Where the Projections Require Skepticism
The Reliability Gap
The central bottleneck on agentic AI market growth is not capability — foundation models can already do impressive things. It is reliability. Enterprise adoption of autonomous agents scales in proportion to the probability that the agent does the right thing on any given task execution.
The current state is that AI agents are reliably useful on well-scoped tasks with clear success criteria and low error costs. They are unreliable on ambiguous tasks, tasks requiring complex judgment, and tasks where errors have significant downstream consequences. Expanding the market from the first category to the second requires reliability improvements that are happening but are not guaranteed to arrive on the timeline that $52 billion by 2030 implies.
If reliability improvements come faster than expected (plausible given the current pace of model development), the market could exceed projections. If they plateau — if current models are near the reliability ceiling for a meaningful category of tasks — the market will grow more slowly.
Adoption Friction in the Enterprise
Enterprise technology adoption is slower than vendor projections consistently predict.

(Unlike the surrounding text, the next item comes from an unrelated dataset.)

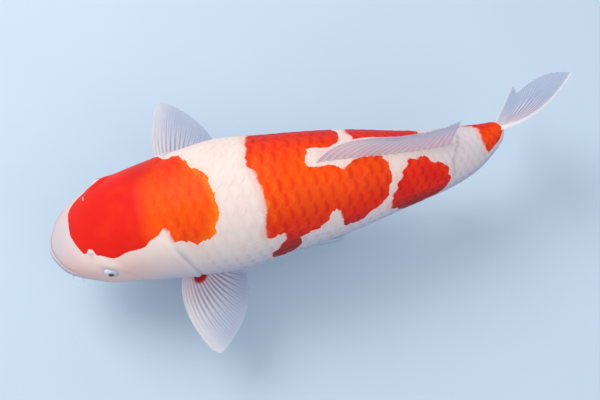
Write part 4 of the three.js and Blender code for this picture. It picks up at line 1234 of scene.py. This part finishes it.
def build_fins(scene):
    """Paired and single fins, each from its own fan of rays. The tail fin's lobes part at its middle ray."""
    shape, settings = KoiShape(scene.koi_body), scene.koi_fins
    material = fin_material("Fin rays in thin web", scene.koi_colours, settings)

    def add_fin(name, curves, **extra):
        look = {**FIN_LOOK, **FIN_LOOKS[name.split("_")[0]], "lead_at": extra.pop("lead_at", 0)}
        k = np.linspace(0, 1, look["rays"] * look["points"] + 1)
        finish(fin_piece(name, curves(k), k, settings, look, **extra), material, "fin_web", f"fin_{name}")

    def base_spot(k, t):
        return 1 - smoothstep(0.75, 1.1, np.hypot((k - 0.53) / 0.21, (t - 0.19) / 0.1))

    def pale_front(k, t):
        return 0.55 * (1 - smoothstep(0.1, 0.4, k)) + 0.25 * (1 - smoothstep(0.15, 0.5, t))

    def pale_root(k, t):
        return 0.5 * (1 - smoothstep(0.05, 0.4, k)) + 0.85 * (1 - smoothstep(0.1, 0.65, t))

    for side in SIDES:
        add_fin(f"pectoral_{side}", partial(pectoral_curves, shape, side), cream=pale_front,
                spot=base_spot if side == "left" else None)
        add_fin(f"pelvic_{side}", partial(pelvic_curves, shape, side))
    add_fin("dorsal", partial(dorsal_curves, shape), cream=pale_root)
    # each lobe stops a thousandth of its height short of the middle ray
    add_fin("caudal_upper", lambda k: caudal_curves(shape, 0.001 + 0.999 * k), lead_at=1)
    add_fin("caudal_lower", lambda k: caudal_curves(shape, -1 + 0.999 * k))
    add_fin("anal", partial(anal_curves, shape))


# ---- Stand --------------------------------------------------------------------------------------


def lacquer_material(name, colours):
    """Pale lacquered wood, rubbed to a satin: an even cool grey under a thin clear coat. Grain about 3 mm
    wide runs along it and shows faintly through the coats."""
    return mottled_material(
        name, (colours.lacquer, linear("#a9b8c7")), 36.0, 4.0, stretch=(1.0, 9.0, 9.0), rough=(0.28, 0.42),
        bump=(0.05, 0.0004), shader={"IOR": 1.5, "Coat Weight": 0.7, "Coat Roughness": 0.12})


def steel_material(name, colours):
    """Stainless steel rod, brushed round its length: fine rings about 0.3 mm apart that spread the lights
    upwards."""
    return mottled_material(name, (colours.steel, linear("#8f9398")), 3000.0, 3.0, stretch=(0.05, 0.05, 1.0),
                            rough=(0.22, 0.4), bump=(0.1, 0.0001), shader={"Metallic": 1.0})


def finish_stand(scene):
    """The base and rods keep the solids' shapes and get their finishes."""
    lacquer = lacquer_material("Pale lacquered wood", scene.koi_colours)
    steel = steel_material("Brushed stainless steel", scene.koi_colours)
    for name, material in {"stand_base": lacquer, "stand_rod_front": steel, "stand_rod_rear": steel}.items():
        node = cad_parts[name]
        node.data.materials.clear()
        node.data.materials.append(material)


# ---- Stage --------------------------------------------------------------------------------------


def floor_material(name, colours):
    """Matt painted studio floor: even, with the faintest unevenness of paint, about 170 mm across."""
    return mottled_material(name, (colours.floor, linear("#c9d8e6")), 6.0, 3.0, shader={"Roughness": 0.85})


def area_light(name, place, target, power, size, colour):
    """A square soft light that points at the target."""
    data = bpy.data.lights.new(name, "AREA")
    data.energy, data.size, data.color = power, size, colour
    light = bpy.data.objects.new(name, data)
    bpy.context.scene.collection.objects.link(light)
    light.location = place
    light.rotation_euler = (Vector(target) - Vector(place)).to_track_quat("-Z", "Y").to_euler()


def build_stage(scene):
    """Pale floor, soft lights and the camera, which stands back from its target along its viewing
    direction."""
    stage = scene.koi_stage
    reach, level = 3.0, -0.0004  # just under the stand, so that the two don't share a plane
    corners = [(-reach, -reach, level), (reach, -reach, level), (reach, reach, level), (-reach, reach, level)]
    mesh = bpy.data.meshes.new("studio_floor")
    mesh.from_pydata(corners, [], [[0, 1, 2, 3]])
    floor = bpy.data.objects.new("studio_floor", mesh)
    scene.collection.objects.link(floor)
    floor.data.materials.append(floor_material("Matt studio floor", scene.koi_colours))

    target = tuple(stage.target)
    area_light("key", (-0.75, 0.85, 1.7), target, stage.key, 1.1, (1.0, 0.985, 0.96))
    area_light("fill", (0.9, -1.1, 1.5), target, stage.fill, 1.4, (0.9, 0.95, 1.0))
    world = bpy.data.worlds.new("Soft studio")
    world.use_nodes = True
    world.node_tree.nodes.clear()
    sky = add_node(world.node_tree, "Background", {"Color": linear("#eff7ff"), "Strength": 0.7})
    add_node(world.node_tree, "OutputWorld", {"Surface": sky})
    scene.world = world
    scene.view_settings.view_transform = "Standard"

    data = bpy.data.cameras.new("camera")
    data.lens, data.sensor_width = stage.lens, 36
    camera = bpy.data.objects.new("camera", data)
    scene.collection.objects.link(camera)
    level = np.cos(stage.elevation)
    away = Vector((np.sin(stage.azimuth) * level, -np.cos(stage.azimuth) * level, np.sin(stage.elevation)))
    camera.location = Vector(target) + away * stage.distance
    camera.rotation_euler = (-away).to_track_quat("-Z", "Y").to_euler()
    scene.camera = camera


# ---- Operators and panel ------------------------------------------------------------------------


class KOI_OT_skin(bpy.types.Operator):
    """Build the skin of the whole body"""
    bl_idname = "koi.skin"
    bl_label = "Skin"

    def execute(self, context):
        build_skin(context.scene)
        return {"FINISHED"}


class KOI_OT_scales(bpy.types.Operator):
    """Build the overlapping scales of both sides"""
    bl_idname = "koi.scales"
    bl_label = "Scales"

    def execute(self, context):
        build_scales(context.scene)
        return {"FINISHED"}


class KOI_OT_eyes(bpy.types.Operator):
    """Build the eyeballs and the lids round them"""
    bl_idname = "koi.eyes"
    bl_label = "Eyes"

    def execute(self, context):
        build_eyes(context.scene)
        return {"FINISHED"}


class KOI_OT_nostrils(bpy.types.Operator):
    """Build the nostril flaps"""
    bl_idname = "koi.nostrils"
    bl_label = "Nostrils"

    def execute(self, context):
        build_nostrils(context.scene)
        return {"FINISHED"}


class KOI_OT_barbels(bpy.types.Operator):
    """Build the feelers beside the mouth"""
    bl_idname = "koi.barbels"
    bl_label = "Barbels"

    def execute(self, context):
        build_barbels(context.scene)
        return {"FINISHED"}


class KOI_OT_fins(bpy.types.Operator):
    """Build all fins"""
    bl_idname = "koi.fins"
    bl_label = "Fins"

    def execute(self, context):
        build_fins(context.scene)
        return {"FINISHED"}


class KOI_OT_stand(bpy.types.Operator):
    """Give the stand its lacquer and steel"""
    bl_idname = "koi.stand"
    bl_label = "Stand finishes"

    def execute(self, context):
        finish_stand(context.scene)
        return {"FINISHED"}


class KOI_OT_stage(bpy.types.Operator):
    """Set up the floor, the lights and the camera"""
    bl_idname = "koi.stage"
    bl_label = "Stage"

    def execute(self, context):
        build_stage(context.scene)
        return {"FINISHED"}


OPERATORS = (KOI_OT_skin, KOI_OT_scales, KOI_OT_eyes, KOI_OT_nostrils, KOI_OT_barbels, KOI_OT_fins,
             KOI_OT_stand, KOI_OT_stage)


class KOI_PT_panel(bpy.types.Panel):
    """Settings and build steps of the koi"""
    bl_idname = "KOI_PT_panel"
    bl_label = "Koi"
    bl_space_type = "VIEW_3D"
    bl_region_type = "UI"
    bl_category = "Koi"

    def draw(self, context):
        for attribute, group in SETTINGS.items():
            box = self.layout.box()
            for key in group.__annotations__:
                box.prop(getattr(context.scene, attribute), key)
        for operator in OPERATORS:
            self.layout.operator(operator.bl_idname)


def register():
    for group in SETTINGS.values():
        bpy.utils.register_class(group)
    for attribute, group in SETTINGS.items():
        setattr(bpy.types.Scene, attribute, PointerProperty(type=group))
    for cls in (*OPERATORS, KOI_PT_panel):
        bpy.utils.register_class(cls)


def unregister():
    for cls in (KOI_PT_panel, *reversed(OPERATORS)):
        bpy.utils.unregister_class(cls)
    for attribute, group in SETTINGS.items():
        delattr(bpy.types.Scene, attribute)
        bpy.utils.unregister_class(group)


def main():
    register()
    bpy.ops.koi.skin()
    bpy.ops.koi.scales()
    bpy.ops.koi.eyes()
    bpy.ops.koi.nostrils()
    bpy.ops.koi.barbels()
    bpy.ops.koi.fins()
    bpy.ops.koi.stand()
    bpy.ops.koi.stage()


if __name__ == "__main__":
    main()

Security reviews, integration complexity, organizational change management, and budget cycles all add latency between when a technology is technically ready and when it is widely deployed.
The enterprises that move fastest on agentic AI deployment are typically technology companies and startups — organizations with strong engineering capabilities, high risk tolerance, and fast decision cycles. The broader enterprise population — manufacturing, government, healthcare systems, financial services in regulated contexts — moves much more slowly.
The $52 billion projection implicitly assumes that agentic AI adoption reaches a substantial portion of the enterprise population by 2030. That is possible but requires adoption patterns that are faster than most comparable technology waves.
The Open-Source Variable
The commercial market projections do not adequately account for the open-source ecosystem. A significant portion of what commercial agentic AI products provide will be built on open-source foundations: open-source models, open-source orchestration frameworks (LangGraph, etc.), open-source tool integration standards (MCP), and open-source infrastructure components.
As these foundations improve, the cost of building capable agents decreases and the share of enterprise agentic AI that is built in-house rather than purchased from vendors may grow. This compresses the commercial market even as the total value generated grows.
A More Useful Frame Than Market Size
For practitioners building or deploying agentic AI, the market size number is less useful than the underlying questions it forces:
Which task categories are crossing the reliability threshold now? The categories where agents are reliable enough for production deployment today — code assistance, data analysis, document processing — are where revenue is being generated. Mapping those carefully is more useful than guessing at a 2030 total.
What infrastructure investments compound over time? The organizations building strong foundations today — memory systems, tool registries, security frameworks, observability infrastructure — will deploy future capability improvements faster than those starting from scratch. The infrastructure investment pays off across multiple product generations.
Where does your specific use case sit in the adoption curve? Enterprise AI agent adoption is not uniform. Developer tools are 18-24 months ahead of HR automation, which is 12-18 months ahead of regulated-industry process automation. Understanding where your use case sits helps calibrate realistic timelines.
The $52 billion projection probably understates the long-term opportunity if AI capability continues on its current trajectory. It probably overstates the speed of near-term adoption for the broader enterprise market. The nuanced version — faster than most enterprise technology waves, slower than the most optimistic projections, with enormous variance across use cases and industries — is less satisfying as a headline but more useful as a planning assumption.